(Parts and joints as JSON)
** START **
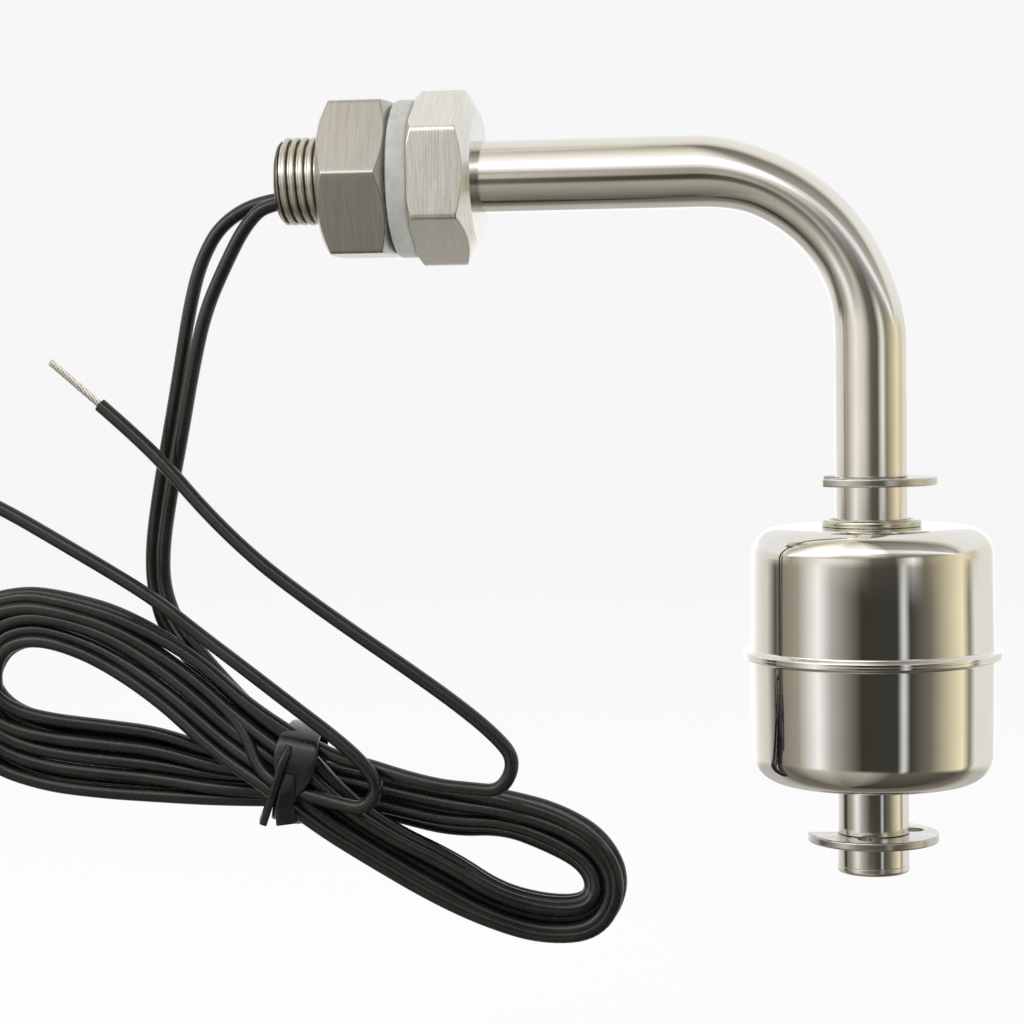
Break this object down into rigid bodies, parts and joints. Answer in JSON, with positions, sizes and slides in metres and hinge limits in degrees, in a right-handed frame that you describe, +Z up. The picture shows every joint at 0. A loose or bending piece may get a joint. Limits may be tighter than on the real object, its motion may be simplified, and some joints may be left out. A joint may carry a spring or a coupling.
{
  "type": "float level switch",
  "caption": "Side-mount float level switch: threaded wall fitting with gasket and lock nut, bent steel stem, sliding steel float between clips, and two leads tied in a hank.",
  "frame": {"origin": "on the thread's axis, in the hexagon head's sealing face", "axes": "-X out along the thread through the tank wall, +X along the arm to the bend, +Z up, with the stem's leg and its float hanging down -Z"},
  "size_m": [0.1269, 0.0284, 0.097],
  "materials": {
    "fitting_steel": "fine turned and milled stainless steel",
    "stem_steel": "satin-polished stainless tube",
    "float_steel": "mirror-polished stainless sheet",
    "clip_steel": "pressed stainless sheet",
    "silicone": "milky silicone rubber",
    "magnet": "dull dark ferrite",
    "retainer": "natural nylon",
    "reed_glass": "clear greenish glass",
    "reed_contact": "plated nickel-iron",
    "sleeve": "shrunk tubing",
    "solder": "dull tin solder",
    "potting": "cast resin",
    "lead_jacket": "smooth black lead insulation",
    "tinned_core": "tinned strands"
  },
  "bodies": {
    "stem": {"threaded_fitting": "fitting_steel", "sealing_gasket": "silicone", "stem_tube": "stem_steel", "stem_end_plug": "stem_steel", "upper_clip": "clip_steel", "lower_clip": "clip_steel", "reed_capsule": "reed_glass", "reed_blade_upper": "reed_contact", "reed_blade_lower": "reed_contact", "reed_sleeve": "sleeve", "solder_joint_upper": "solder", "solder_joint_lower": "solder", "potting_plug": "potting", "lead_1_inner": "lead_jacket", "lead_2_inner": "lead_jacket", "lead_1_exit": "lead_jacket", "lead_2_exit": "lead_jacket", "lead_hank": "lead_jacket", "hank_tie": "lead_jacket", "lead_1_end": "lead_jacket", "lead_2_end": "lead_jacket", "lead_1_tip": "tinned_core", "lead_2_tip": "tinned_core"},
    "float": {"float_upper_shell": "float_steel", "float_lower_shell": "float_steel", "float_inner_tube": "float_steel", "ring_magnet": "magnet", "magnet_retainer_upper": "retainer", "magnet_retainer_lower": "retainer"},
    "nut": {"lock_nut": "fitting_steel"}
  },
  "joints": [
    {"name": "float_slide", "type": "slide", "parent": "stem", "child": "float", "axis": [0, 0, 1], "range_m": [-0.005, 0.0037]},
    {"name": "nut_slide", "type": "slide", "parent": "stem", "child": "nut", "axis": [-1, 0, 0], "range_m": [0, 0.0054]}
  ]
}
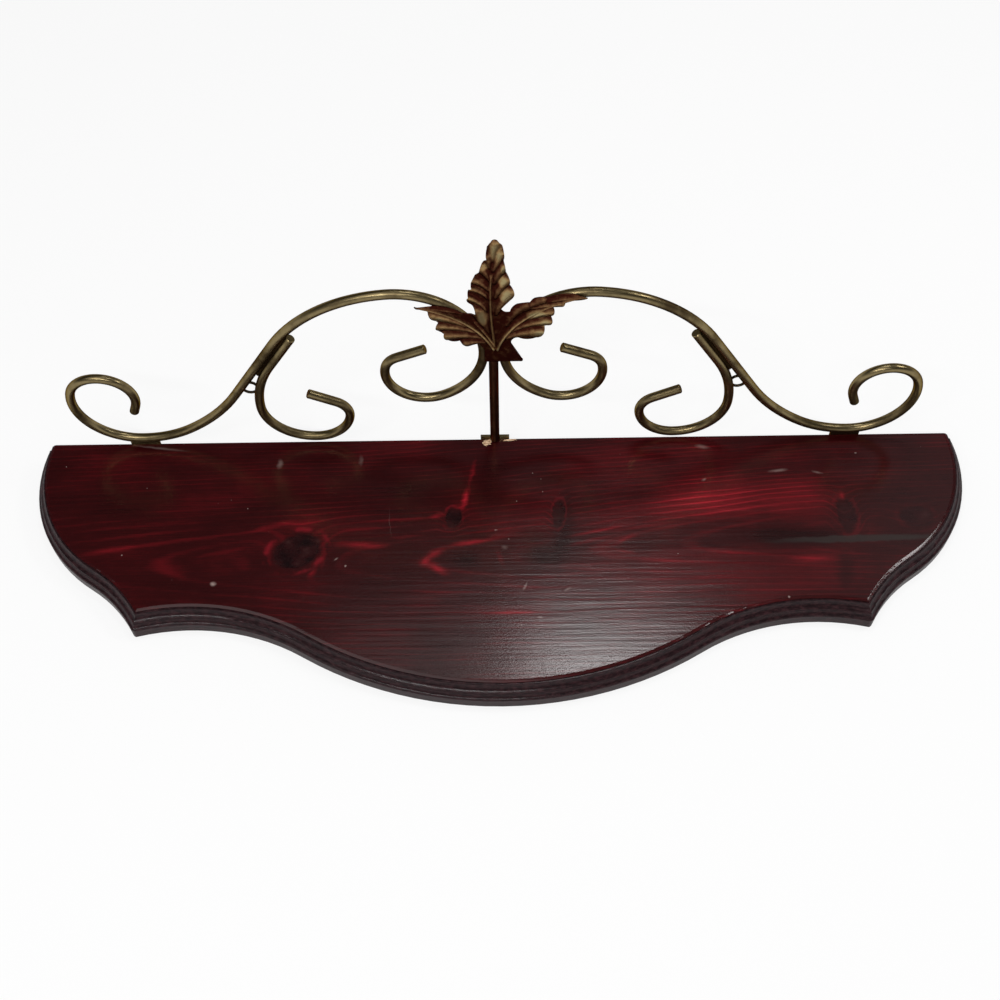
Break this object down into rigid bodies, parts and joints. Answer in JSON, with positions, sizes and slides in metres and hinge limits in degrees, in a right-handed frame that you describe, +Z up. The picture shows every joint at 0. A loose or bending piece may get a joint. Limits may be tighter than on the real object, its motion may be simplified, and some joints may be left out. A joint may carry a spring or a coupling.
{
  "type": "wall shelf rack",
  "caption": "Scalloped wooden wall shelf with a moulded edge and an upright scrolled brass rail with a leaf ornament along its back.",
  "frame": {"origin": "middle of the shelf board's underside, half way between its straight back edge and the front of its centre bow", "axes": "+X to the right along the back edge, +Y towards the wall, +Z up"},
  "size_m": [0.613, 0.1906, 0.2074],
  "materials": {
    "stained_wood": "deep cherry-red stain under a glossy lacquer, nearly black on the moulded edge",
    "antique_brass": "antique brass plating, satin with darker brown patina",
    "dark_bronze": "dark bronze-brown patina with brassy high spots",
    "weld_metal": "brazed beads under the same dark patina",
    "screw_steel": "yellowed zinc-plated steel"
  },
  "bodies": {
    "root": {"shelf_board": "stained_wood", "right_main_scroll": "antique_brass", "left_main_scroll": "antique_brass", "right_lower_scroll": "antique_brass", "left_lower_scroll": "antique_brass", "centre_post": "dark_bronze", "leaf_ornament": "dark_bronze", "right_foot_tab": "antique_brass", "left_foot_tab": "antique_brass", "centre_foot_tab": "antique_brass", "foot_screws": "screw_steel", "right_hanging_ring": "antique_brass", "left_hanging_ring": "antique_brass", "rail_welds": "weld_metal"}
  },
  "joints": []
}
** END **
Write out the listing once more, matching it exactly.

» FULL SOLUTION:
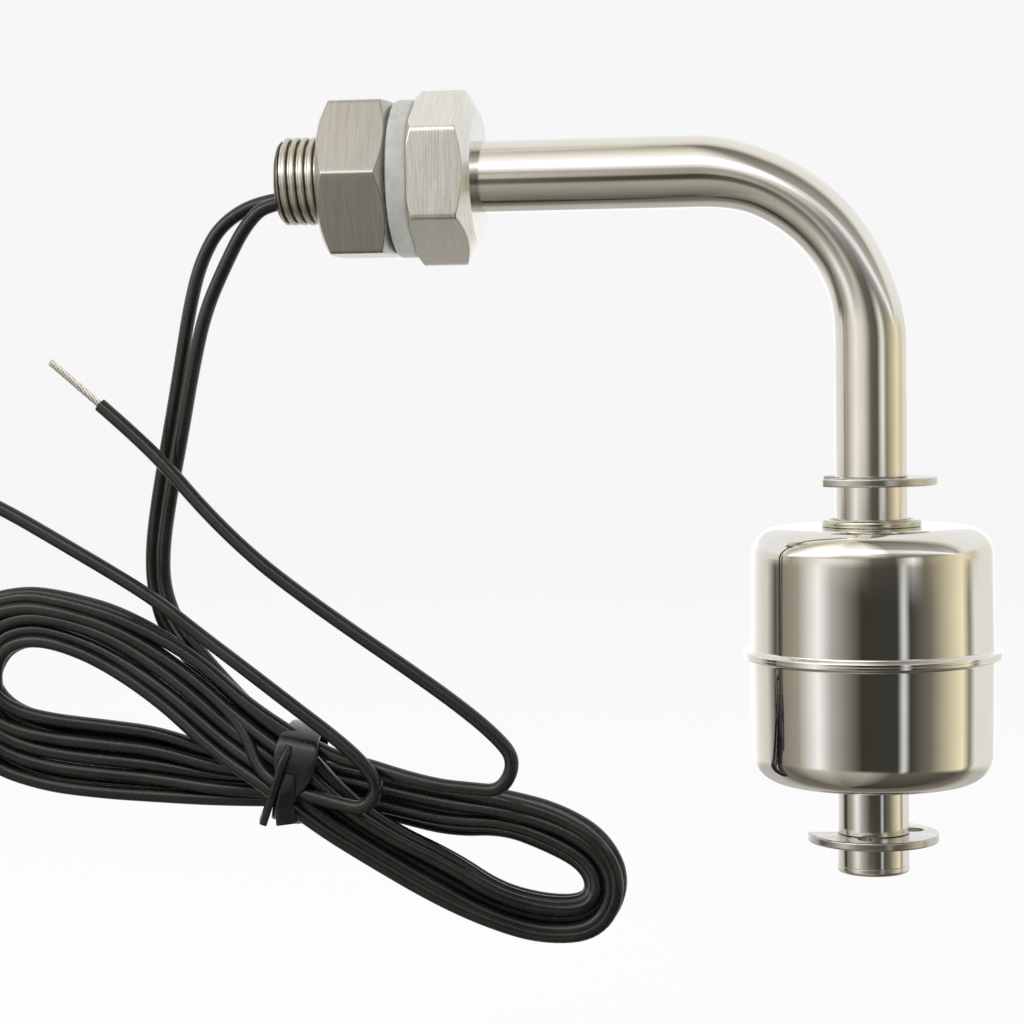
Break this object down into rigid bodies, parts and joints. Answer in JSON, with positions, sizes and slides in metres and hinge limits in degrees, in a right-handed frame that you describe, +Z up. The picture shows every joint at 0. A loose or bending piece may get a joint. Limits may be tighter than on the real object, its motion may be simplified, and some joints may be left out. A joint may carry a spring or a coupling.
{
  "type": "float level switch",
  "caption": "Side-mount float level switch: threaded wall fitting with gasket and lock nut, bent steel stem, sliding steel float between clips, and two leads tied in a hank.",
  "frame": {"origin": "on the thread's axis, in the hexagon head's sealing face", "axes": "-X out along the thread through the tank wall, +X along the arm to the bend, +Z up, with the stem's leg and its float hanging down -Z"},
  "size_m": [0.1269, 0.0284, 0.097],
  "materials": {
    "fitting_steel": "fine turned and milled stainless steel",
    "stem_steel": "satin-polished stainless tube",
    "float_steel": "mirror-polished stainless sheet",
    "clip_steel": "pressed stainless sheet",
    "silicone": "milky silicone rubber",
    "magnet": "dull dark ferrite",
    "retainer": "natural nylon",
    "reed_glass": "clear greenish glass",
    "reed_contact": "plated nickel-iron",
    "sleeve": "shrunk tubing",
    "solder": "dull tin solder",
    "potting": "cast resin",
    "lead_jacket": "smooth black lead insulation",
    "tinned_core": "tinned strands"
  },
  "bodies": {
    "stem": {"threaded_fitting": "fitting_steel", "sealing_gasket": "silicone", "stem_tube": "stem_steel", "stem_end_plug": "stem_steel", "upper_clip": "clip_steel", "lower_clip": "clip_steel", "reed_capsule": "reed_glass", "reed_blade_upper": "reed_contact", "reed_blade_lower": "reed_contact", "reed_sleeve": "sleeve", "solder_joint_upper": "solder", "solder_joint_lower": "solder", "potting_plug": "potting", "lead_1_inner": "lead_jacket", "lead_2_inner": "lead_jacket", "lead_1_exit": "lead_jacket", "lead_2_exit": "lead_jacket", "lead_hank": "lead_jacket", "hank_tie": "lead_jacket", "lead_1_end": "lead_jacket", "lead_2_end": "lead_jacket", "lead_1_tip": "tinned_core", "lead_2_tip": "tinned_core"},
    "float": {"float_upper_shell": "float_steel", "float_lower_shell": "float_steel", "float_inner_tube": "float_steel", "ring_magnet": "magnet", "magnet_retainer_upper": "retainer", "magnet_retainer_lower": "retainer"},
    "nut": {"lock_nut": "fitting_steel"}
  },
  "joints": [
    {"name": "float_slide", "type": "slide", "parent": "stem", "child": "float", "axis": [0, 0, 1], "range_m": [-0.005, 0.0037]},
    {"name": "nut_slide", "type": "slide", "parent": "stem", "child": "nut", "axis": [-1, 0, 0], "range_m": [0, 0.0054]}
  ]
}
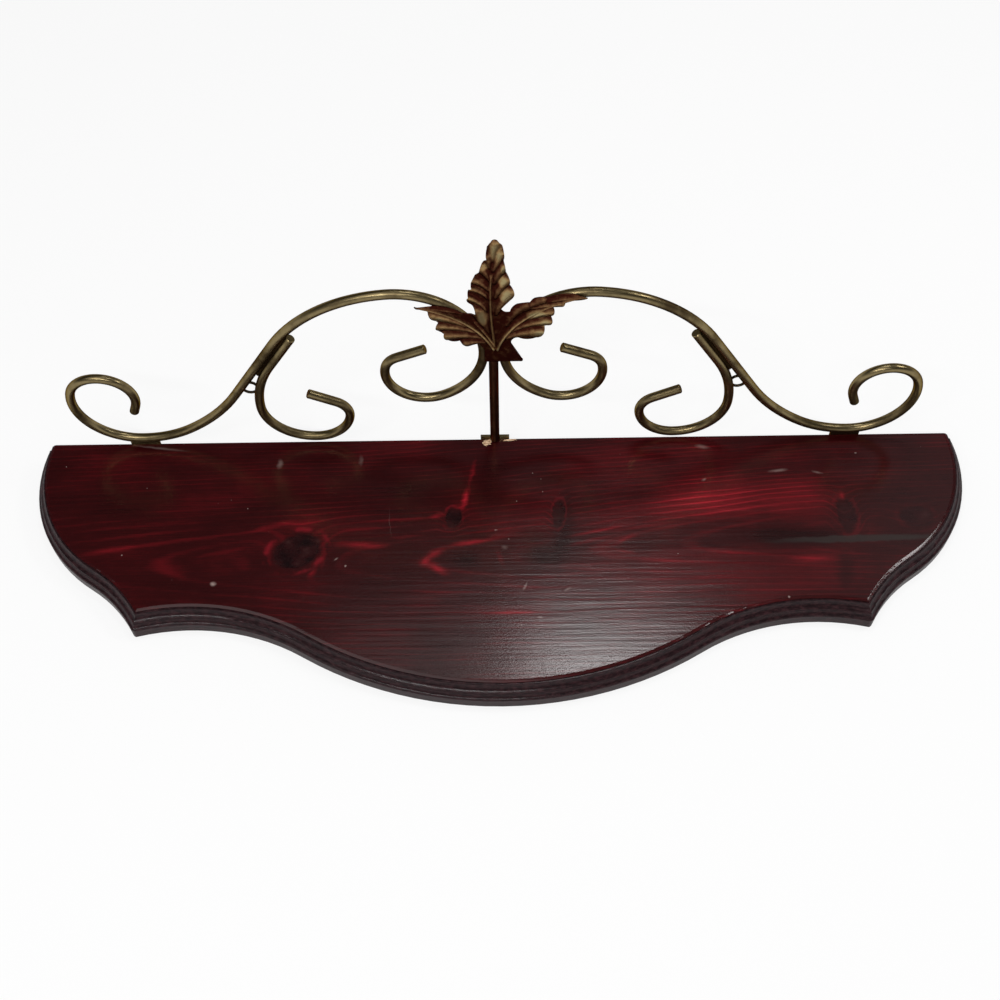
Break this object down into rigid bodies, parts and joints. Answer in JSON, with positions, sizes and slides in metres and hinge limits in degrees, in a right-handed frame that you describe, +Z up. The picture shows every joint at 0. A loose or bending piece may get a joint. Limits may be tighter than on the real object, its motion may be simplified, and some joints may be left out. A joint may carry a spring or a coupling.
{
  "type": "wall shelf rack",
  "caption": "Scalloped wooden wall shelf with a moulded edge and an upright scrolled brass rail with a leaf ornament along its back.",
  "frame": {"origin": "middle of the shelf board's underside, half way between its straight back edge and the front of its centre bow", "axes": "+X to the right along the back edge, +Y towards the wall, +Z up"},
  "size_m": [0.613, 0.1906, 0.2074],
  "materials": {
    "stained_wood": "deep cherry-red stain under a glossy lacquer, nearly black on the moulded edge",
    "antique_brass": "antique brass plating, satin with darker brown patina",
    "dark_bronze": "dark bronze-brown patina with brassy high spots",
    "weld_metal": "brazed beads under the same dark patina",
    "screw_steel": "yellowed zinc-plated steel"
  },
  "bodies": {
    "root": {"shelf_board": "stained_wood", "right_main_scroll": "antique_brass", "left_main_scroll": "antique_brass", "right_lower_scroll": "antique_brass", "left_lower_scroll": "antique_brass", "centre_post": "dark_bronze", "leaf_ornament": "dark_bronze", "right_foot_tab": "antique_brass", "left_foot_tab": "antique_brass", "centre_foot_tab": "antique_brass", "foot_screws": "screw_steel", "right_hanging_ring": "antique_brass", "left_hanging_ring": "antique_brass", "rail_welds": "weld_metal"}
  },
  "joints": []
}